• MATERIAL SUPPLIED:

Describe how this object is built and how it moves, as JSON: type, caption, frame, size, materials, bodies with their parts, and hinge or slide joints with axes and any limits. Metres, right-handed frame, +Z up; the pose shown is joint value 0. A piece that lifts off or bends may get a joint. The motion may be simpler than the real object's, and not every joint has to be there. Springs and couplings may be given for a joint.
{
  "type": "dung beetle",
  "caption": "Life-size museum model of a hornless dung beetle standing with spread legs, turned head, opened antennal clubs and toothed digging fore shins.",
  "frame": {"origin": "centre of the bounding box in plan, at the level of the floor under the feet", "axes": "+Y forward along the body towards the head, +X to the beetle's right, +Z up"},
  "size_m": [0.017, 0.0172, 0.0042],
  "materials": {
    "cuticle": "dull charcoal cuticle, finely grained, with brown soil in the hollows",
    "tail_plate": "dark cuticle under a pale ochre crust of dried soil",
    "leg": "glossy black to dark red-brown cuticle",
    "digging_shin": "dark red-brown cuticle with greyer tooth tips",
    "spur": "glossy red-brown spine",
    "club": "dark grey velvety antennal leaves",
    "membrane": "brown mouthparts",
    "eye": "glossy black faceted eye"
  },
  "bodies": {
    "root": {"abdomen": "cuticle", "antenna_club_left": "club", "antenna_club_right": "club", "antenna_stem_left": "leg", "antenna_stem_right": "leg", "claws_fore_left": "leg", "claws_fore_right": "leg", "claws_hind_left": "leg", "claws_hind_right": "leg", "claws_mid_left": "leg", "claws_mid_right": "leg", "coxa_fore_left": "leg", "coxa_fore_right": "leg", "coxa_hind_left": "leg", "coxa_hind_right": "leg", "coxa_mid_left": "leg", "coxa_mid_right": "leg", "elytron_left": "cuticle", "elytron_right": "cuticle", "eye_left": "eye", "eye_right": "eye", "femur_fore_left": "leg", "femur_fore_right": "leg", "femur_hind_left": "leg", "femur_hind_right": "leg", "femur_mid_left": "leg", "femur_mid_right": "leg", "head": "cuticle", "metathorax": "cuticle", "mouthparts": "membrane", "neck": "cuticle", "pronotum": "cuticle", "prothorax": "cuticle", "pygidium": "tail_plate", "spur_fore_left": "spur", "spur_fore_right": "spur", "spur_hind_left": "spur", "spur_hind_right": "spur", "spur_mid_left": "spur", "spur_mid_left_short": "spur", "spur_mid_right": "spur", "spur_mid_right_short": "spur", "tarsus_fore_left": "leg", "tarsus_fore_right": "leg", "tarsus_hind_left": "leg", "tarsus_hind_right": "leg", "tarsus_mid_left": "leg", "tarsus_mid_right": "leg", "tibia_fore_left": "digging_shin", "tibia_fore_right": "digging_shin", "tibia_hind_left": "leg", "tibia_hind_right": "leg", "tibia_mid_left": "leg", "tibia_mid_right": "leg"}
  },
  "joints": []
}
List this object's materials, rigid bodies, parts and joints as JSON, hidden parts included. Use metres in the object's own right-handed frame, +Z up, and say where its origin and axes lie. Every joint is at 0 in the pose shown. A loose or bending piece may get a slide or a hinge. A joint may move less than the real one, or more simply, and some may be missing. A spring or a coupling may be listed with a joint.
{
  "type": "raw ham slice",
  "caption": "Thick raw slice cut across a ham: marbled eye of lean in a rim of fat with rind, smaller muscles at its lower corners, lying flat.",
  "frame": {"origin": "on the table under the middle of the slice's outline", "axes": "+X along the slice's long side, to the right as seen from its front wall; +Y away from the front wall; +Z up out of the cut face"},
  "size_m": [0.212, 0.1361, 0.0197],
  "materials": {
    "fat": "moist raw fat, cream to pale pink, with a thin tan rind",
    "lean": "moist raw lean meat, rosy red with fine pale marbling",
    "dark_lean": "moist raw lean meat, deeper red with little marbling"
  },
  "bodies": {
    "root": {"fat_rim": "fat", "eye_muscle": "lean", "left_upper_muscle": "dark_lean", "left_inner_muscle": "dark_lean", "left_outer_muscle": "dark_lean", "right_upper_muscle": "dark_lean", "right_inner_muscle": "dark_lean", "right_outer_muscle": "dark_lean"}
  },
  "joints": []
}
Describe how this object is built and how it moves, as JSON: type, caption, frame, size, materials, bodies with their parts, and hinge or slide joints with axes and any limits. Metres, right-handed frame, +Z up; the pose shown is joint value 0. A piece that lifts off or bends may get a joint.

• PROBLEM TO SOLVE: Repeat the listing above without any change.

• THE SOLUTION:
Describe how this object is built and how it moves, as JSON: type, caption, frame, size, materials, bodies with their parts, and hinge or slide joints with axes and any limits. Metres, right-handed frame, +Z up; the pose shown is joint value 0. A piece that lifts off or bends may get a joint. The motion may be simpler than the real object's, and not every joint has to be there. Springs and couplings may be given for a joint.
{
  "type": "dung beetle",
  "caption": "Life-size museum model of a hornless dung beetle standing with spread legs, turned head, opened antennal clubs and toothed digging fore shins.",
  "frame": {"origin": "centre of the bounding box in plan, at the level of the floor under the feet", "axes": "+Y forward along the body towards the head, +X to the beetle's right, +Z up"},
  "size_m": [0.017, 0.0172, 0.0042],
  "materials": {
    "cuticle": "dull charcoal cuticle, finely grained, with brown soil in the hollows",
    "tail_plate": "dark cuticle under a pale ochre crust of dried soil",
    "leg": "glossy black to dark red-brown cuticle",
    "digging_shin": "dark red-brown cuticle with greyer tooth tips",
    "spur": "glossy red-brown spine",
    "club": "dark grey velvety antennal leaves",
    "membrane": "brown mouthparts",
    "eye": "glossy black faceted eye"
  },
  "bodies": {
    "root": {"abdomen": "cuticle", "antenna_club_left": "club", "antenna_club_right": "club", "antenna_stem_left": "leg", "antenna_stem_right": "leg", "claws_fore_left": "leg", "claws_fore_right": "leg", "claws_hind_left": "leg", "claws_hind_right": "leg", "claws_mid_left": "leg", "claws_mid_right": "leg", "coxa_fore_left": "leg", "coxa_fore_right": "leg", "coxa_hind_left": "leg", "coxa_hind_right": "leg", "coxa_mid_left": "leg", "coxa_mid_right": "leg", "elytron_left": "cuticle", "elytron_right": "cuticle", "eye_left": "eye", "eye_right": "eye", "femur_fore_left": "leg", "femur_fore_right": "leg", "femur_hind_left": "leg", "femur_hind_right": "leg", "femur_mid_left": "leg", "femur_mid_right": "leg", "head": "cuticle", "metathorax": "cuticle", "mouthparts": "membrane", "neck": "cuticle", "pronotum": "cuticle", "prothorax": "cuticle", "pygidium": "tail_plate", "spur_fore_left": "spur", "spur_fore_right": "spur", "spur_hind_left": "spur", "spur_hind_right": "spur", "spur_mid_left": "spur", "spur_mid_left_short": "spur", "spur_mid_right": "spur", "spur_mid_right_short": "spur", "tarsus_fore_left": "leg", "tarsus_fore_right": "leg", "tarsus_hind_left": "leg", "tarsus_hind_right": "leg", "tarsus_mid_left": "leg", "tarsus_mid_right": "leg", "tibia_fore_left": "digging_shin", "tibia_fore_right": "digging_shin", "tibia_hind_left": "leg", "tibia_hind_right": "leg", "tibia_mid_left": "leg", "tibia_mid_right": "leg"}
  },
  "joints": []
}
List this object's materials, rigid bodies, parts and joints as JSON, hidden parts included. Use metres in the object's own right-handed frame, +Z up, and say where its origin and axes lie. Every joint is at 0 in the pose shown. A loose or bending piece may get a slide or a hinge. A joint may move less than the real one, or more simply, and some may be missing. A spring or a coupling may be listed with a joint.
{
  "type": "raw ham slice",
  "caption": "Thick raw slice cut across a ham: marbled eye of lean in a rim of fat with rind, smaller muscles at its lower corners, lying flat.",
  "frame": {"origin": "on the table under the middle of the slice's outline", "axes": "+X along the slice's long side, to the right as seen from its front wall; +Y away from the front wall; +Z up out of the cut face"},
  "size_m": [0.212, 0.1361, 0.0197],
  "materials": {
    "fat": "moist raw fat, cream to pale pink, with a thin tan rind",
    "lean": "moist raw lean meat, rosy red with fine pale marbling",
    "dark_lean": "moist raw lean meat, deeper red with little marbling"
  },
  "bodies": {
    "root": {"fat_rim": "fat", "eye_muscle": "lean", "left_upper_muscle": "dark_lean", "left_inner_muscle": "dark_lean", "left_outer_muscle": "dark_lean", "right_upper_muscle": "dark_lean", "right_inner_muscle": "dark_lean", "right_outer_muscle": "dark_lean"}
  },
  "joints": []
}
Describe how this object is built and how it moves, as JSON: type, caption, frame, size, materials, bodies with their parts, and hinge or slide joints with axes and any limits. Metres, right-handed frame, +Z up; the pose shown is joint value 0. A piece that lifts off or bends may get a joint.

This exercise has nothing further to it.